# SET TASK:
Output the data below in full, byte for byte. Nothing may differ.
------------------------
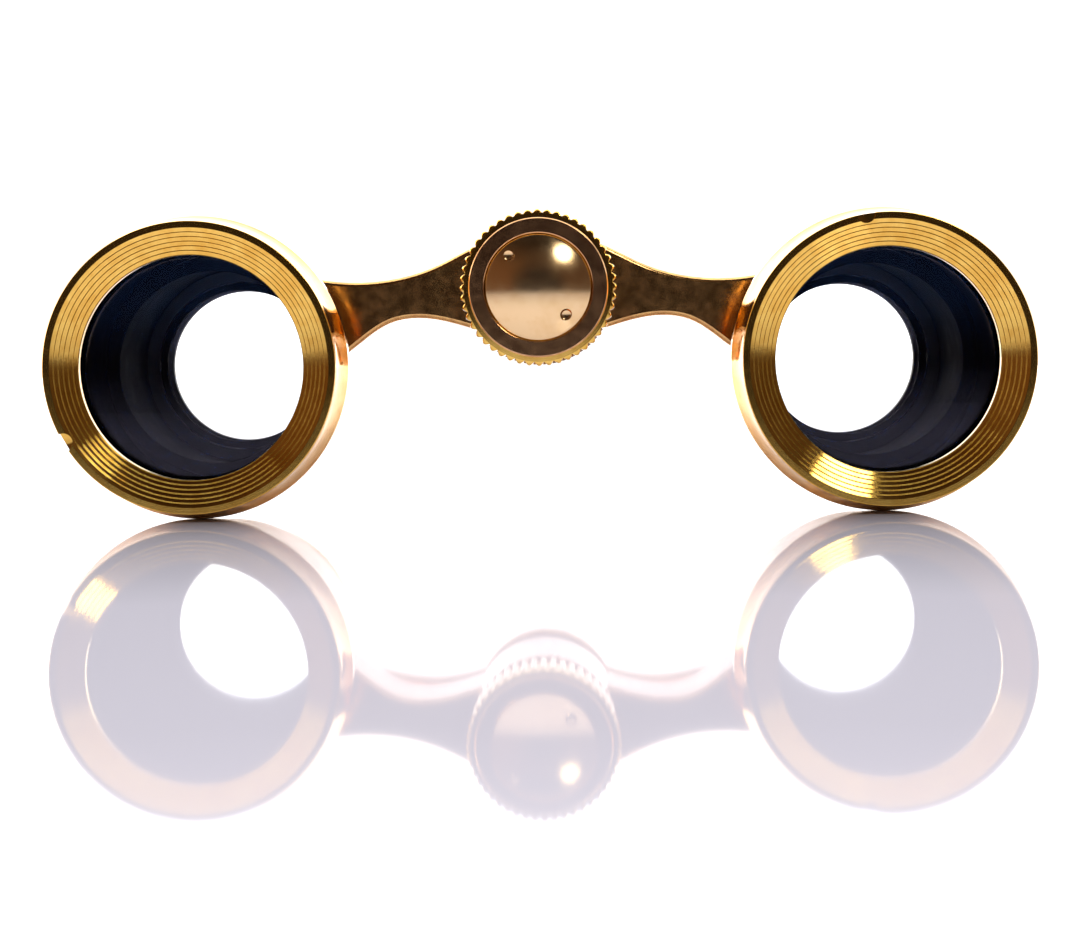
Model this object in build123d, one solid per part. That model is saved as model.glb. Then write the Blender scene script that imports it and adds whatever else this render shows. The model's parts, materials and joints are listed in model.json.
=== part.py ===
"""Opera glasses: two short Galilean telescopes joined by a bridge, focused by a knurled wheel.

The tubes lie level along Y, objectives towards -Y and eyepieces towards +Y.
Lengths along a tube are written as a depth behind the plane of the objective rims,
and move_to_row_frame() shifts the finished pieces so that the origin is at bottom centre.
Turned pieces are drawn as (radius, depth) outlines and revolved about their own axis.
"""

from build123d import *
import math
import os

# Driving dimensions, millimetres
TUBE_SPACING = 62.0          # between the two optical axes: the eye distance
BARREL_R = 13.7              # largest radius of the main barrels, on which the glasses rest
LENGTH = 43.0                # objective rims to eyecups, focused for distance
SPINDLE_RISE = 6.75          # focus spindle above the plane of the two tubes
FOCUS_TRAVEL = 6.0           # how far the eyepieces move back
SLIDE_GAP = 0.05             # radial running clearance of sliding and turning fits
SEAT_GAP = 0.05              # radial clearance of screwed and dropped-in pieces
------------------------
# OUTPUT OF THE TASK:
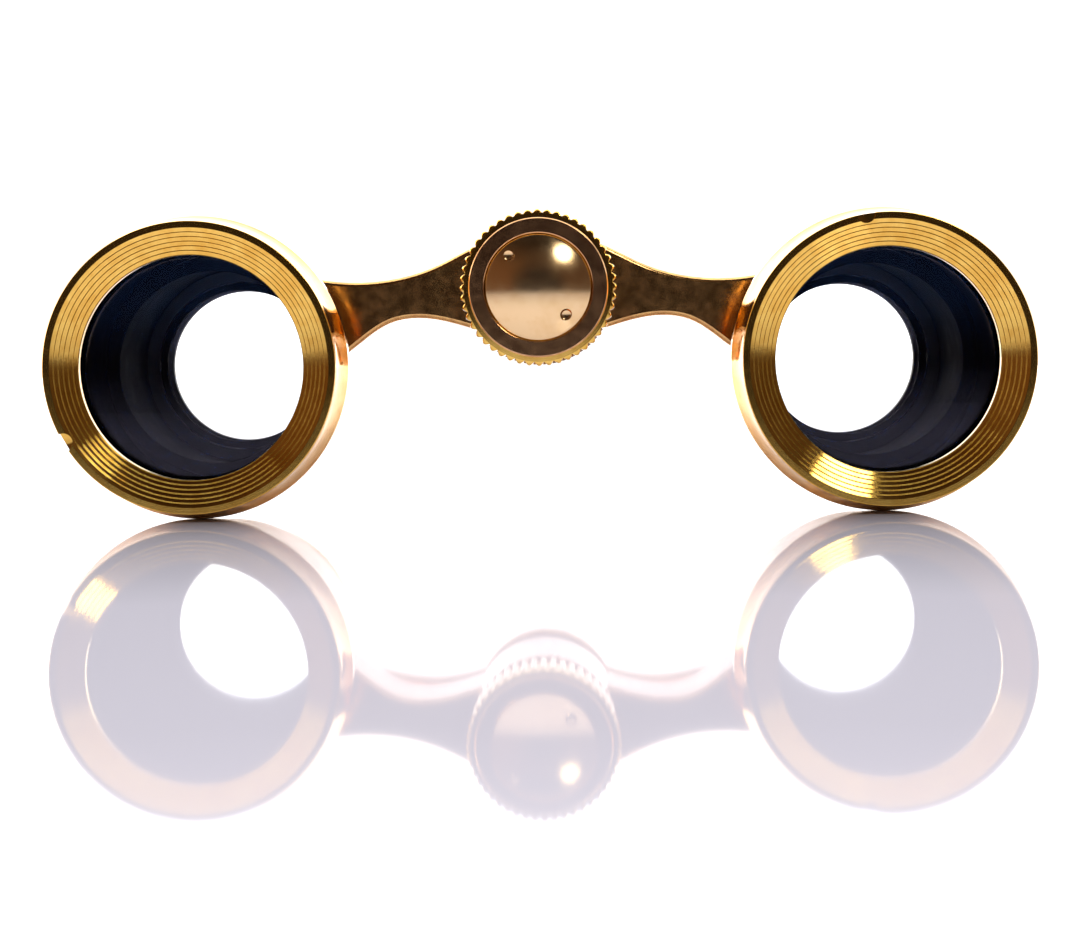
Model this object in build123d, one solid per part. That model is saved as model.glb. Then write the Blender scene script that imports it and adds whatever else this render shows. The model's parts, materials and joints are listed in model.json.
=== part.py ===
"""Opera glasses: two short Galilean telescopes joined by a bridge, focused by a knurled wheel.

The tubes lie level along Y, objectives towards -Y and eyepieces towards +Y.
Lengths along a tube are written as a depth behind the plane of the objective rims,
and move_to_row_frame() shifts the finished pieces so that the origin is at bottom centre.
Turned pieces are drawn as (radius, depth) outlines and revolved about their own axis.
"""

from build123d import *
import math
import os

# Driving dimensions, millimetres
TUBE_SPACING = 62.0          # between the two optical axes: the eye distance
BARREL_R = 13.7              # largest radius of the main barrels, on which the glasses rest
LENGTH = 43.0                # objective rims to eyecups, focused for distance
SPINDLE_RISE = 6.75          # focus spindle above the plane of the two tubes
FOCUS_TRAVEL = 6.0           # how far the eyepieces move back
SLIDE_GAP = 0.05             # radial running clearance of sliding and turning fits
SEAT_GAP = 0.05              # radial clearance of screwed and dropped-in pieces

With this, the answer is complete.